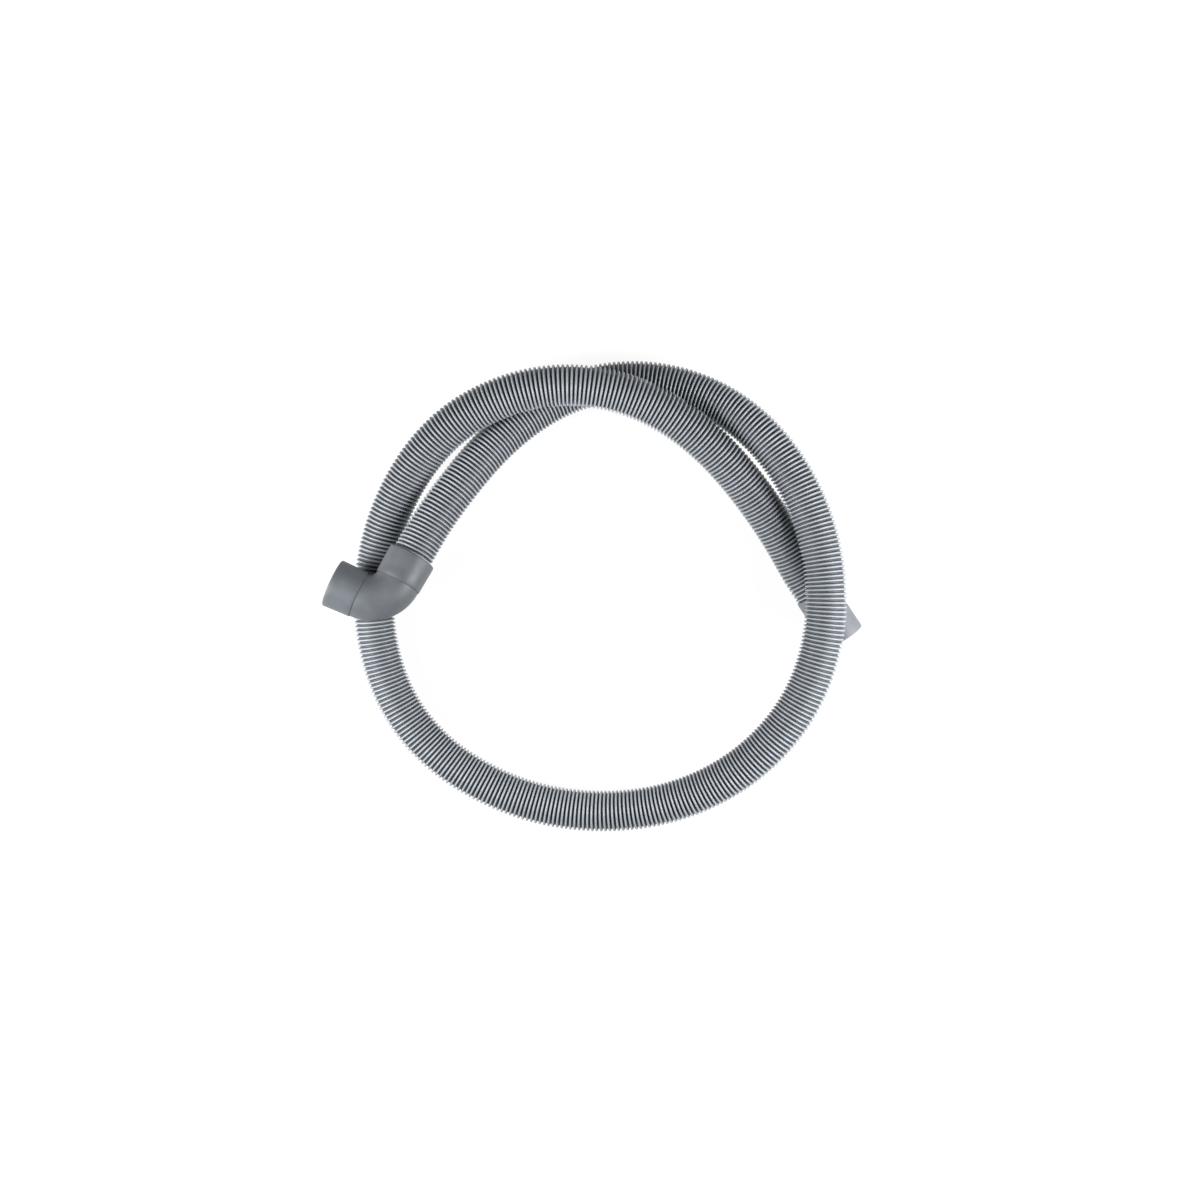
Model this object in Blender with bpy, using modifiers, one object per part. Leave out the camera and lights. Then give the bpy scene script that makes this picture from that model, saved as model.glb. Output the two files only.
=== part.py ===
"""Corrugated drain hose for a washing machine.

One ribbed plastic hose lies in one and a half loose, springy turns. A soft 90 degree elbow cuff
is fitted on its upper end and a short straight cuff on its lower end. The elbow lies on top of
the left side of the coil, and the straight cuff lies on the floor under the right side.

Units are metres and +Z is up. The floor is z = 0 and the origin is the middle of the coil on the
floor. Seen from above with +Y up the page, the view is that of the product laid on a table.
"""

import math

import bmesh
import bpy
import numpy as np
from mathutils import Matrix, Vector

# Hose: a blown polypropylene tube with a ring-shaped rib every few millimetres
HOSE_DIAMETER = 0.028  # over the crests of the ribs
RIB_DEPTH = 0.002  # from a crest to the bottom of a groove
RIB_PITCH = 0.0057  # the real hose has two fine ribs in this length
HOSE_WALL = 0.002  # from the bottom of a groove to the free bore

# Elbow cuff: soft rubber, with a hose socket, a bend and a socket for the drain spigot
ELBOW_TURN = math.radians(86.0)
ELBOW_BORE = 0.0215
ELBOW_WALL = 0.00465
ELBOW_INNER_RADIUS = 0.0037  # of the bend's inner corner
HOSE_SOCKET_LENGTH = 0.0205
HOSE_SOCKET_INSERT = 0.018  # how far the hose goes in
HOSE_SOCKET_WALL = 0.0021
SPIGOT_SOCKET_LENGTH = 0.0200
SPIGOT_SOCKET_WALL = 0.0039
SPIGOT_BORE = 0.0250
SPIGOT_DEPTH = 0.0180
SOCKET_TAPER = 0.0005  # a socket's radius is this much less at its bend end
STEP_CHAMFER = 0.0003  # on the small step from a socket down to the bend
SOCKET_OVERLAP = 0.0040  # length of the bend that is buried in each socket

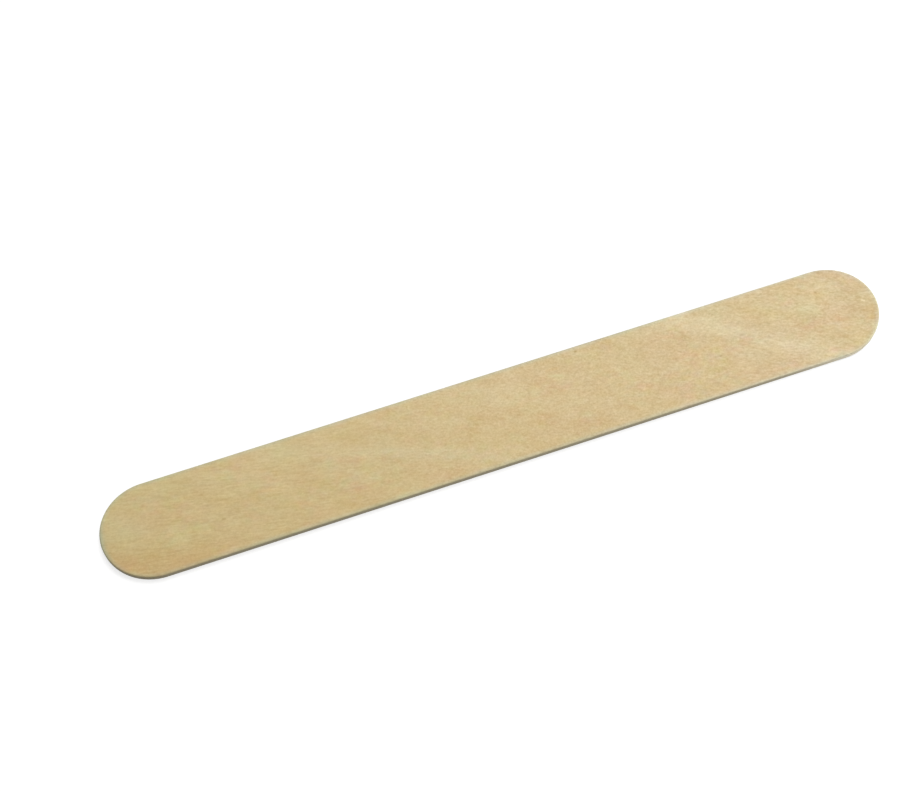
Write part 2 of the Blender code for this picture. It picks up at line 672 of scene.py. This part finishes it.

┄┄┄┄┄┄

* GOAL
Please give back all of the records exactly as written.

* RIGHT ANSWER
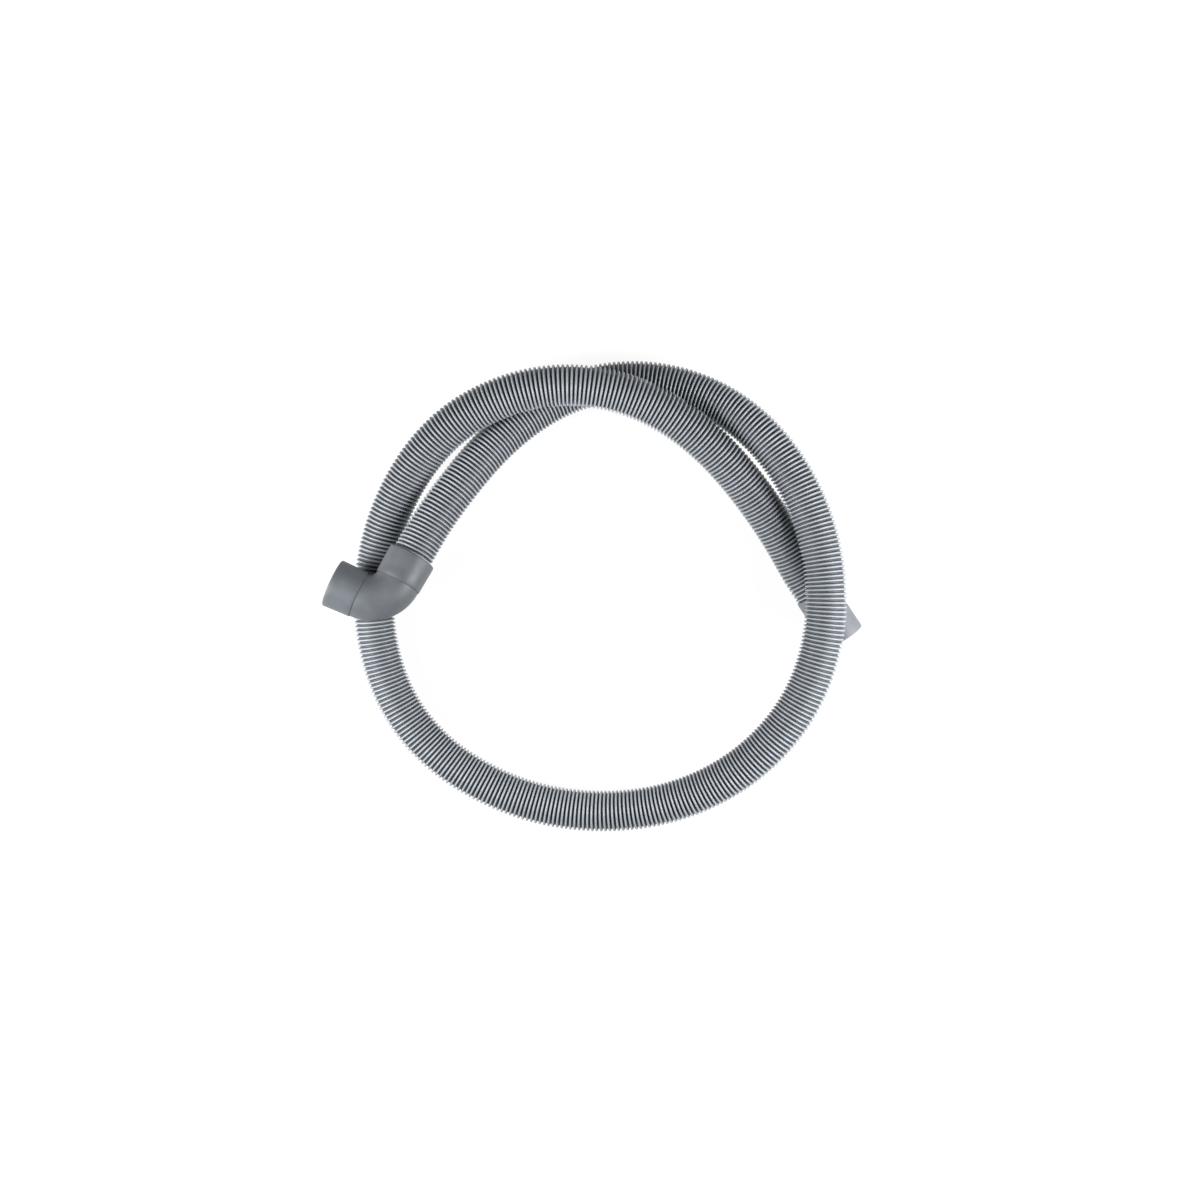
Model this object in Blender with bpy, using modifiers, one object per part. Leave out the camera and lights. Then give the bpy scene script that makes this picture from that model, saved as model.glb. Output the two files only.
=== part.py ===
"""Corrugated drain hose for a washing machine.

One ribbed plastic hose lies in one and a half loose, springy turns. A soft 90 degree elbow cuff
is fitted on its upper end and a short straight cuff on its lower end. The elbow lies on top of
the left side of the coil, and the straight cuff lies on the floor under the right side.

Units are metres and +Z is up. The floor is z = 0 and the origin is the middle of the coil on the
floor. Seen from above with +Y up the page, the view is that of the product laid on a table.
"""

import math

import bmesh
import bpy
import numpy as np
from mathutils import Matrix, Vector

# Hose: a blown polypropylene tube with a ring-shaped rib every few millimetres
HOSE_DIAMETER = 0.028  # over the crests of the ribs
RIB_DEPTH = 0.002  # from a crest to the bottom of a groove
RIB_PITCH = 0.0057  # the real hose has two fine ribs in this length
HOSE_WALL = 0.002  # from the bottom of a groove to the free bore

# Elbow cuff: soft rubber, with a hose socket, a bend and a socket for the drain spigot
ELBOW_TURN = math.radians(86.0)
ELBOW_BORE = 0.0215
ELBOW_WALL = 0.00465
ELBOW_INNER_RADIUS = 0.0037  # of the bend's inner corner
HOSE_SOCKET_LENGTH = 0.0205
HOSE_SOCKET_INSERT = 0.018  # how far the hose goes in
HOSE_SOCKET_WALL = 0.0021
SPIGOT_SOCKET_LENGTH = 0.0200
SPIGOT_SOCKET_WALL = 0.0039
SPIGOT_BORE = 0.0250
SPIGOT_DEPTH = 0.0180
SOCKET_TAPER = 0.0005  # a socket's radius is this much less at its bend end
STEP_CHAMFER = 0.0003  # on the small step from a socket down to the bend
SOCKET_OVERLAP = 0.0040  # length of the bend that is buried in each socket

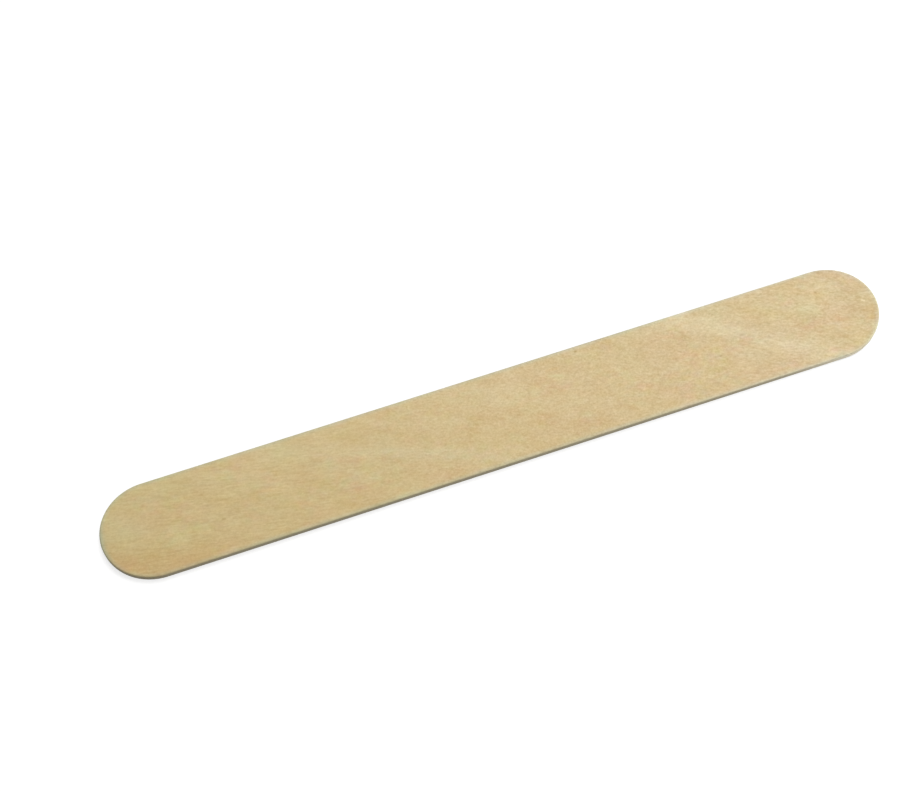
Write part 2 of the Blender code for this picture. It picks up at line 672 of scene.py. This part finishes it.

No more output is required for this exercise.